Toujours est-il que ce chiffre de 49 % de réduction de la mortalité dépasse nécessairement les effets du confinement. Or, les effets du confinement dépassent largement ceux du passe sanitaire. Avec le confinement, la grande majorité des lieux accueillant du public est concernée, seule une petite partie avec le pass. Dans un cas, les lieux en question sont fermés. Dans l’autre, ils restent accessibles aux personnes vaccinées et à celles munies d’un test négatif. Pourtant, le risque de contagion diminue mais reste largement possible dans ces deux hypothèses.
Par conséquent, l’hypothèse d’une réduction de 20 % des décès en raison de l’effet d’exclusion du passe sanitaire apparait très optimiste.
Nombre de vies sauvées parmi les vaccinés et les non vaccinés
Sur la totalité des décès, cela correspondrait à 11 vies sauvées par jour.
Cela dit, les contraintes pesant sur les non vaccinés se justifient d’abord sur le risque pesant sur les vaccinés. Dans leur rapport avec les autres non vaccinés, les risques sont réciproquement acceptés. La réduction du nombre de décès de vaccinés est encore plus faible. Les vaccinés représentant 22 % des décès, soit 14 décès par jour. En admettant que les limitations d’accès réduisent ce chiffre de 20 %, le chiffre de décès quotidien de vaccinés se trouverait réduit de 2,8. Cela représente 1022 décès sur un rythme annuel. Ce chiffre est à mettre en rapport avec les non vaccinés par choix lors des annonces. Ils représentaient 46,4 % de la population, soit 31 millions de Français.

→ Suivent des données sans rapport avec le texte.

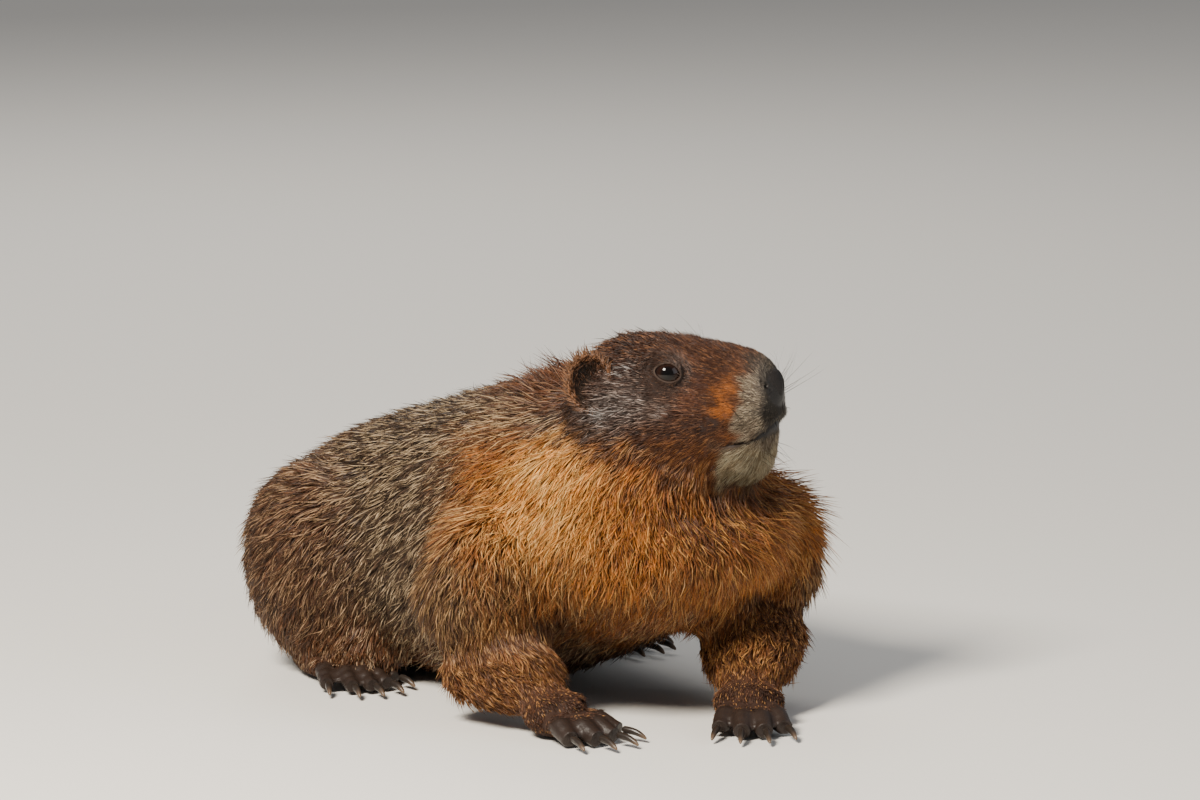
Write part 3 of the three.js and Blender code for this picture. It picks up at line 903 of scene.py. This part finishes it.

Nous obtenons un rapport annuel de un à trente mille entre les non vaccinés par choix et les vaccinés décédés en excès.
Une telle réduction de risque mérite-t-elle de contraindre des dizaines de millions de personnes ?
La justification du passe sanitaire pourrait se formuler ainsi : « je vais t’obliger toute l’année à pratiquer un test invasif et bientôt onéreux à chaque fois que tu voudras aller au restaurant, boire un verre à la terrasse d’un café, faire des achats en centre commercial, te soigner à l’hôpital ou voir un film, parce que sinon, il y a un risque sur trente mille qu’un vacciné en meure ! »
Cette légitimation du passe est-elle convaincante ? Avons-nous trouvé le juste équilibre entre liberté et santé ? Nous laissons chacun en juger.